Set exercise:
Which lines below hold the word "between"? Copy all of them.

--

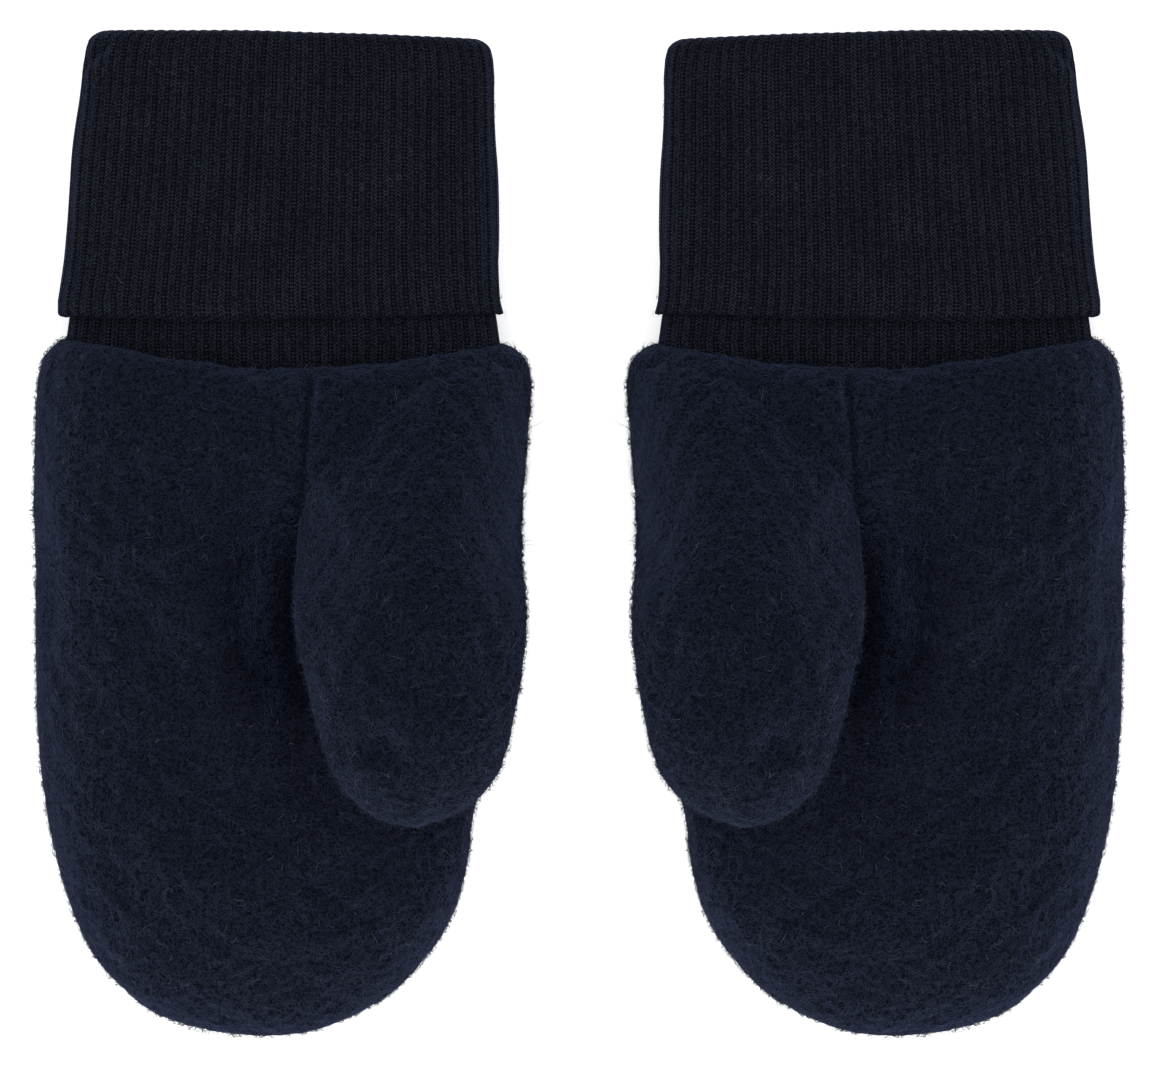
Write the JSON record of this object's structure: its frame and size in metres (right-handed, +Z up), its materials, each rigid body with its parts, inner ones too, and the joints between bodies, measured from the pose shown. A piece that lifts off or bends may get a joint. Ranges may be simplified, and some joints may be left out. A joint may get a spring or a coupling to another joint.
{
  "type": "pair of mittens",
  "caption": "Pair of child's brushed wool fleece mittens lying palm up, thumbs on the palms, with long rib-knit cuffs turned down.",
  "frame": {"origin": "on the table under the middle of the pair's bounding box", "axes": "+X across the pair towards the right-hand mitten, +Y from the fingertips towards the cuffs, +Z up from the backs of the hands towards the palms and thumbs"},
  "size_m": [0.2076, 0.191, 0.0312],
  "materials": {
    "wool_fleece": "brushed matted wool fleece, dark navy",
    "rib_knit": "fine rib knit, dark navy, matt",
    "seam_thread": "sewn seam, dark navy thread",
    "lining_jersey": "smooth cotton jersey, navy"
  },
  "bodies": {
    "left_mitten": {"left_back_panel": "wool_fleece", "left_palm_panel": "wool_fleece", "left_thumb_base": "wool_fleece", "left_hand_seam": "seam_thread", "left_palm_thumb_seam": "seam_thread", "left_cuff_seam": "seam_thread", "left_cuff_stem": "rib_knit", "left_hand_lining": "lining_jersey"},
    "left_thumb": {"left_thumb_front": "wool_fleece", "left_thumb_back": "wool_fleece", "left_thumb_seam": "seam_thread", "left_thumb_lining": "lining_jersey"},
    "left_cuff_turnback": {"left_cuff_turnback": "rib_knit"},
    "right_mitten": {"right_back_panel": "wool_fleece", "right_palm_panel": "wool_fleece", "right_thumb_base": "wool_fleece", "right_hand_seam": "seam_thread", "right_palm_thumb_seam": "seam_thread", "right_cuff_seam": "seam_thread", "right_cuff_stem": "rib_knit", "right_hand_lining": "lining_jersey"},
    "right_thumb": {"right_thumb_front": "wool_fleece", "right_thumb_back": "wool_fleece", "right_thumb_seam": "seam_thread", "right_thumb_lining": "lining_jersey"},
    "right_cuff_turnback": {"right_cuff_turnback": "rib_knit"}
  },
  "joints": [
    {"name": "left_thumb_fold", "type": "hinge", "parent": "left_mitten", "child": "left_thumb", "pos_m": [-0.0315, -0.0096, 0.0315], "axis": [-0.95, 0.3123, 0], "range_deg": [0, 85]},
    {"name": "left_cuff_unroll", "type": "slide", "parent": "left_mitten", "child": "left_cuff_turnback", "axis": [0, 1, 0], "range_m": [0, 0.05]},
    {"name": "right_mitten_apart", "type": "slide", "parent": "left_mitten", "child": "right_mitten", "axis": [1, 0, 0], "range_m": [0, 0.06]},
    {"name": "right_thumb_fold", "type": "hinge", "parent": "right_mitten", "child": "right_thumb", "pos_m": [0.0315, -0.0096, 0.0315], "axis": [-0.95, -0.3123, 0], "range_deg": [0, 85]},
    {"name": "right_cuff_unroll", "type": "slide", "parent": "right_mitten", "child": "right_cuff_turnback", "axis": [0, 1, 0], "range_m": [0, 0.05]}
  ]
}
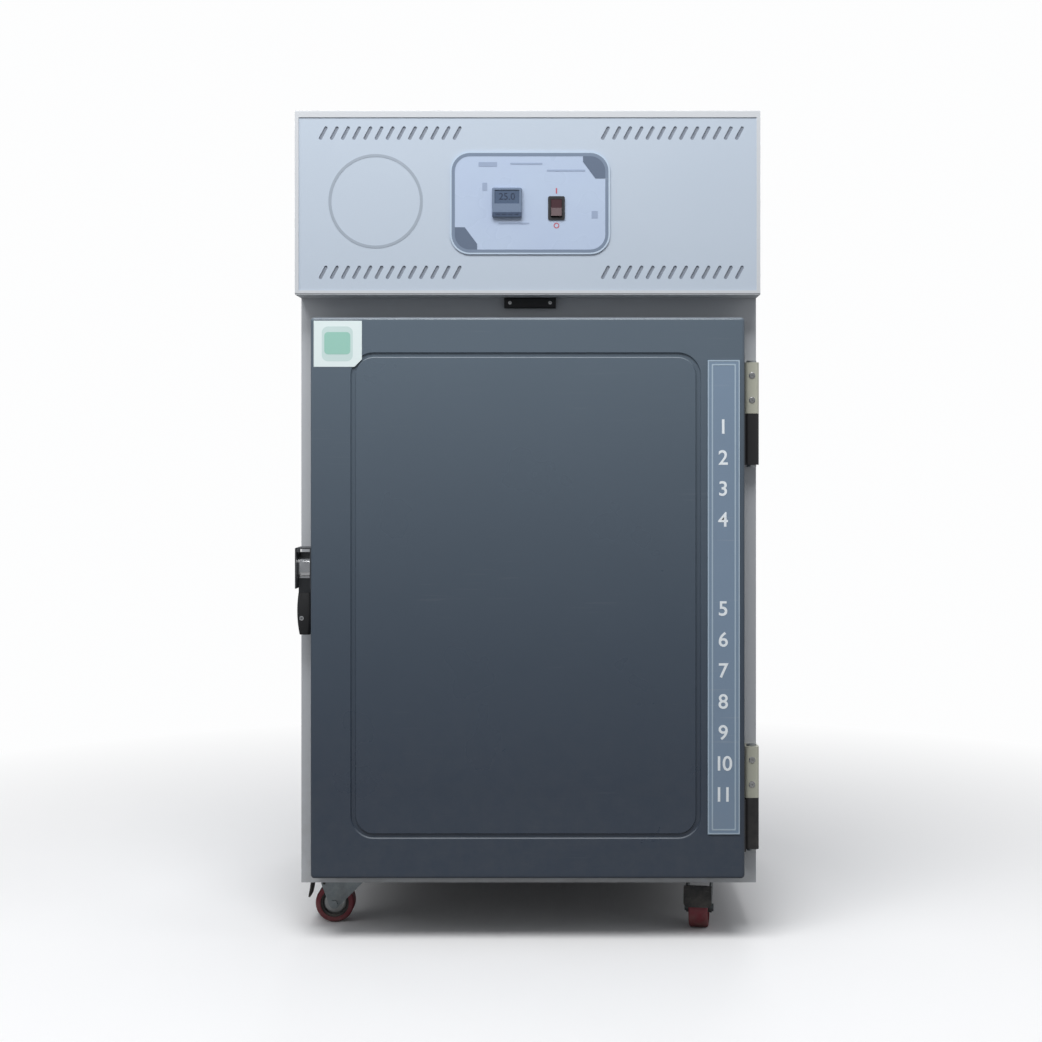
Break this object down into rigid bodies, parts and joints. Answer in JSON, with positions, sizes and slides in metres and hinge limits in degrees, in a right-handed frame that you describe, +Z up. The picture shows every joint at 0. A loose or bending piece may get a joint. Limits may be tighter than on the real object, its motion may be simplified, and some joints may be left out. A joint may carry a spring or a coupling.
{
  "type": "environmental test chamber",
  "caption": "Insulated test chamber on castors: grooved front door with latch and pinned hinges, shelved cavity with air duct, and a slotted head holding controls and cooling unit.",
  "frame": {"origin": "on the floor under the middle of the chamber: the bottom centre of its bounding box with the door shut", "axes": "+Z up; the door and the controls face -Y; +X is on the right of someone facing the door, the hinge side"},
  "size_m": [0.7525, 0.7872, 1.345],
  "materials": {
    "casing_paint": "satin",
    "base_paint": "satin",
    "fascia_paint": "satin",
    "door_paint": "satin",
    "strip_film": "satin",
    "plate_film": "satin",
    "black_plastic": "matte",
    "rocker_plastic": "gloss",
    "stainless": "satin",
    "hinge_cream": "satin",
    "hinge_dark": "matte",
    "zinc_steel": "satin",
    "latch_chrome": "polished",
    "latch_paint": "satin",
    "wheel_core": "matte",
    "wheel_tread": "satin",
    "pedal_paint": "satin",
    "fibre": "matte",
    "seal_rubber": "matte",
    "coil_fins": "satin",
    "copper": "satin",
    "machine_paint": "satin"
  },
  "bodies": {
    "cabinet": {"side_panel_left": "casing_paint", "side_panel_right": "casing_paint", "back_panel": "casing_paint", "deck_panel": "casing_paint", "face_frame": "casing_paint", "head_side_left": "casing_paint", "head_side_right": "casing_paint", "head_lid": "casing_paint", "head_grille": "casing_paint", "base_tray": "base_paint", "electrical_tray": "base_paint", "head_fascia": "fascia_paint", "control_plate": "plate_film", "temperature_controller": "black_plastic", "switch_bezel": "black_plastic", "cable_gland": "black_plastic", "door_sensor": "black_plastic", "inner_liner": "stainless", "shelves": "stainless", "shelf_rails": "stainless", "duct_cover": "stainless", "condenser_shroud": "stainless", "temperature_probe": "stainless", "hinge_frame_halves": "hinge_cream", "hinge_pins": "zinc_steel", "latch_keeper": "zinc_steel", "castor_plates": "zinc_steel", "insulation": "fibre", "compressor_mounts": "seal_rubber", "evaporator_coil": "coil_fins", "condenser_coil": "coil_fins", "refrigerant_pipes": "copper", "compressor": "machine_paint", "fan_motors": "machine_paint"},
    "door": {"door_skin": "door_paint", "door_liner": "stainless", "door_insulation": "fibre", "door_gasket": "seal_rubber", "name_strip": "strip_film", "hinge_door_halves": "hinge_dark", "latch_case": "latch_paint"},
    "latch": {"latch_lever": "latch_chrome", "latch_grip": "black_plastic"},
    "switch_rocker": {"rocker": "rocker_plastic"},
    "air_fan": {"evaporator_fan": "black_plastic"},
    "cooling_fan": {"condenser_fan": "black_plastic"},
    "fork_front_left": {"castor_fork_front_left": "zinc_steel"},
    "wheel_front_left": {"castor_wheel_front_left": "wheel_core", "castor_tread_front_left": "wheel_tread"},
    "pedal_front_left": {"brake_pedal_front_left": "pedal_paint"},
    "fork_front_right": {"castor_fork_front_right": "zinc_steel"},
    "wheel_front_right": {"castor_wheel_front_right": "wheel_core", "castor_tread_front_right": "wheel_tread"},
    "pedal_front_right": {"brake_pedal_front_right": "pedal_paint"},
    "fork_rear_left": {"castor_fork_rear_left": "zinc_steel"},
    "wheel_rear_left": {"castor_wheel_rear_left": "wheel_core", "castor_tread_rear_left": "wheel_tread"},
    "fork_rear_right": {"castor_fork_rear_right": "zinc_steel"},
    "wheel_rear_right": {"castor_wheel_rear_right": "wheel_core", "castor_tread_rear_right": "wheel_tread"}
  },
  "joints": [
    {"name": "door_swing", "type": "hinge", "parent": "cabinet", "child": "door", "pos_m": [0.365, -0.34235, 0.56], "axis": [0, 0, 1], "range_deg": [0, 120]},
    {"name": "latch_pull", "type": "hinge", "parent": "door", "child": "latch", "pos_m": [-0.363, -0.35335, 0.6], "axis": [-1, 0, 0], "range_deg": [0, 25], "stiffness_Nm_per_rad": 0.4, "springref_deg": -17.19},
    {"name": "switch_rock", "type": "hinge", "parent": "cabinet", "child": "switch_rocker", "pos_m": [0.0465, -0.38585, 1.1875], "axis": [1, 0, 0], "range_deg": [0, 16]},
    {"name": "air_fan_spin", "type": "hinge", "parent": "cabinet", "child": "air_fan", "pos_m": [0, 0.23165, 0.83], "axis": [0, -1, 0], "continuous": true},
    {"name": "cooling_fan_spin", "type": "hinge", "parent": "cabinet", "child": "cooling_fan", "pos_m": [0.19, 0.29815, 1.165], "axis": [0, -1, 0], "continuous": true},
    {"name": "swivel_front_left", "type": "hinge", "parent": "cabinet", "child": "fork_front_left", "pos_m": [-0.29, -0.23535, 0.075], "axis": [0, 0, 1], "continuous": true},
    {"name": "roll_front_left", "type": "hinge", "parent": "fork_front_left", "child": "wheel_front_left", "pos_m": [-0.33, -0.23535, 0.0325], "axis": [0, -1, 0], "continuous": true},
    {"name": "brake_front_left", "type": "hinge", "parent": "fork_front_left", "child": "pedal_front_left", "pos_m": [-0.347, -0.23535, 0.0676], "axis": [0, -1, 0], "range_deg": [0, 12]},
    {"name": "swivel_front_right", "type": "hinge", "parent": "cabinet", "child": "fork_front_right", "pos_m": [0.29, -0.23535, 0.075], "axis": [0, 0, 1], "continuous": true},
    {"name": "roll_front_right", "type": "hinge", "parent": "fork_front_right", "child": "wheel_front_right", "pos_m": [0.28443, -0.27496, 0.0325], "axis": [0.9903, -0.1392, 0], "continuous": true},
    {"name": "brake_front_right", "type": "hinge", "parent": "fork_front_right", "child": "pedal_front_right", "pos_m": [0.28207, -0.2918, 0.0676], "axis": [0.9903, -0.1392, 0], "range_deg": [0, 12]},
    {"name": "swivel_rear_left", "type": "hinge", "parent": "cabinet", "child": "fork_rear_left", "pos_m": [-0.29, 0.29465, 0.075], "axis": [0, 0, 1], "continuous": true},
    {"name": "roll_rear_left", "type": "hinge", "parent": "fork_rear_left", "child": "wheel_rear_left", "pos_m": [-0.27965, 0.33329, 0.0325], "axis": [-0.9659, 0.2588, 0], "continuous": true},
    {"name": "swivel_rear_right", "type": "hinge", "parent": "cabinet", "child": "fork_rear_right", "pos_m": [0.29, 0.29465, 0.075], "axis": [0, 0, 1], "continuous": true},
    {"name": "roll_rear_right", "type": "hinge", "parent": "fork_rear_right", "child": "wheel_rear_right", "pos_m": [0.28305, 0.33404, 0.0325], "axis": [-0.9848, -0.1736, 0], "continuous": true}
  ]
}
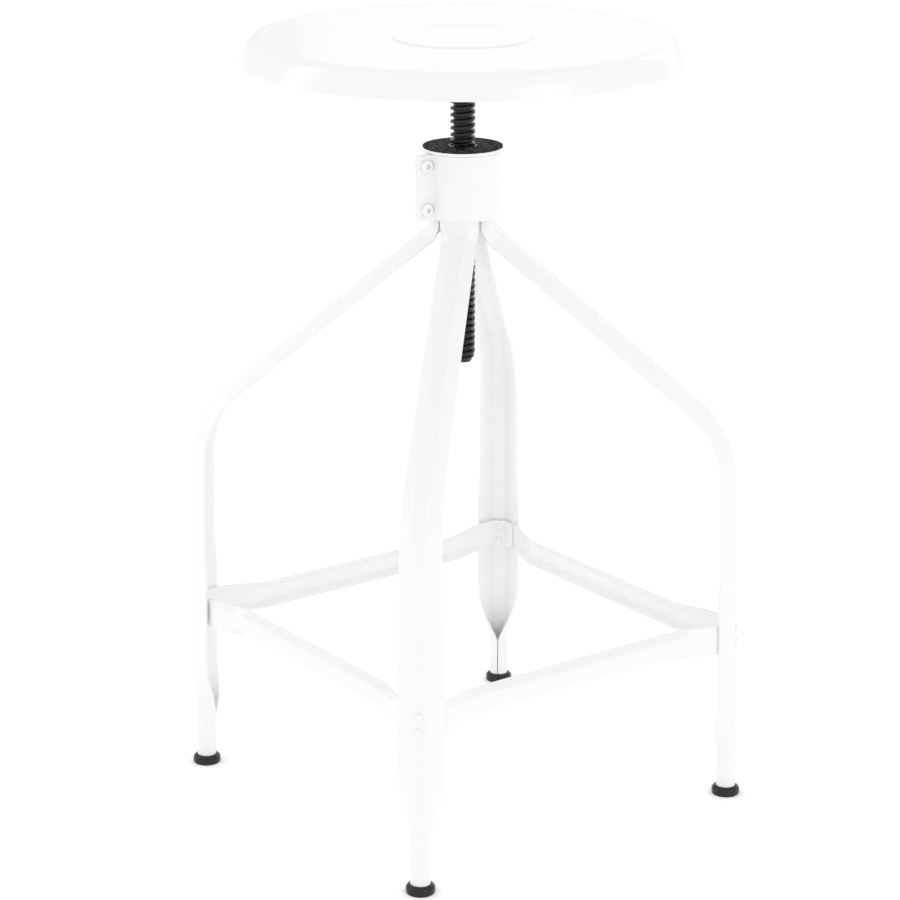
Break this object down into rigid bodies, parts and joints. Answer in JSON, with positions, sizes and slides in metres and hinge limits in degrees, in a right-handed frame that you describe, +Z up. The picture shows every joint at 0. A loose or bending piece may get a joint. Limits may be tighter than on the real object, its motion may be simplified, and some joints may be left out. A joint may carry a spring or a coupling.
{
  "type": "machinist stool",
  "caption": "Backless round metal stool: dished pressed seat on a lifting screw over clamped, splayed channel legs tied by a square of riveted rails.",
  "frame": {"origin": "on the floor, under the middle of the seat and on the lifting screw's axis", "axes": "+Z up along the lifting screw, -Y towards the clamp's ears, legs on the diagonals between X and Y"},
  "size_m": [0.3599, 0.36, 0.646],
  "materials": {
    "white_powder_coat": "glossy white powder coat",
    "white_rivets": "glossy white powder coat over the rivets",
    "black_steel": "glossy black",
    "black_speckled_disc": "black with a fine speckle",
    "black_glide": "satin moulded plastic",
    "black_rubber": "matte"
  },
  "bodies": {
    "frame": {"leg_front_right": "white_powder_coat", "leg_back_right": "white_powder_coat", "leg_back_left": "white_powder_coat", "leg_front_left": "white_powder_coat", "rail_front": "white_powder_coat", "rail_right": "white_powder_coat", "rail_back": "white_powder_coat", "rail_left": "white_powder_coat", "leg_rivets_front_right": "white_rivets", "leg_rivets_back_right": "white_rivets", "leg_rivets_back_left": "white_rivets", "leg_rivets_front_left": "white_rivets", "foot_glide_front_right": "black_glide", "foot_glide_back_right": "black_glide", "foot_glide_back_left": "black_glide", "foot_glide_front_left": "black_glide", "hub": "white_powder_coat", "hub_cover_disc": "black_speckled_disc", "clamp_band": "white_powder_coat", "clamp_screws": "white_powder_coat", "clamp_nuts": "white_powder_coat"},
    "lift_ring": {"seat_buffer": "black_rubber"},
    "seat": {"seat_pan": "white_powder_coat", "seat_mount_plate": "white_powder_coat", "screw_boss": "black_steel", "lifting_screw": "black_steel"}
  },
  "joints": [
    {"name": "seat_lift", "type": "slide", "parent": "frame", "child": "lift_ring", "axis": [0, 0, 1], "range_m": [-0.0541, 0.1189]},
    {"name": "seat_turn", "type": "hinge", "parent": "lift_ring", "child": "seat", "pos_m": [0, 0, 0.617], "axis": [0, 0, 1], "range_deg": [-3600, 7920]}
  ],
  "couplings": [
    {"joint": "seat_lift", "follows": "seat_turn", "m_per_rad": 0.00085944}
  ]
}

--

Exercise output:
Write the JSON record of this object's structure: its frame and size in metres (right-handed, +Z up), its materials, each rigid body with its parts, inner ones too, and the joints between bodies, measured from the pose shown. A piece that lifts off or bends may get a joint. Ranges may be simplified, and some joints may be left out. A joint may get a spring or a coupling to another joint.
  "frame": {"origin": "on the floor, under the middle of the seat and on the lifting screw's axis", "axes": "+Z up along the lifting screw, -Y towards the clamp's ears, legs on the diagonals between X and Y"},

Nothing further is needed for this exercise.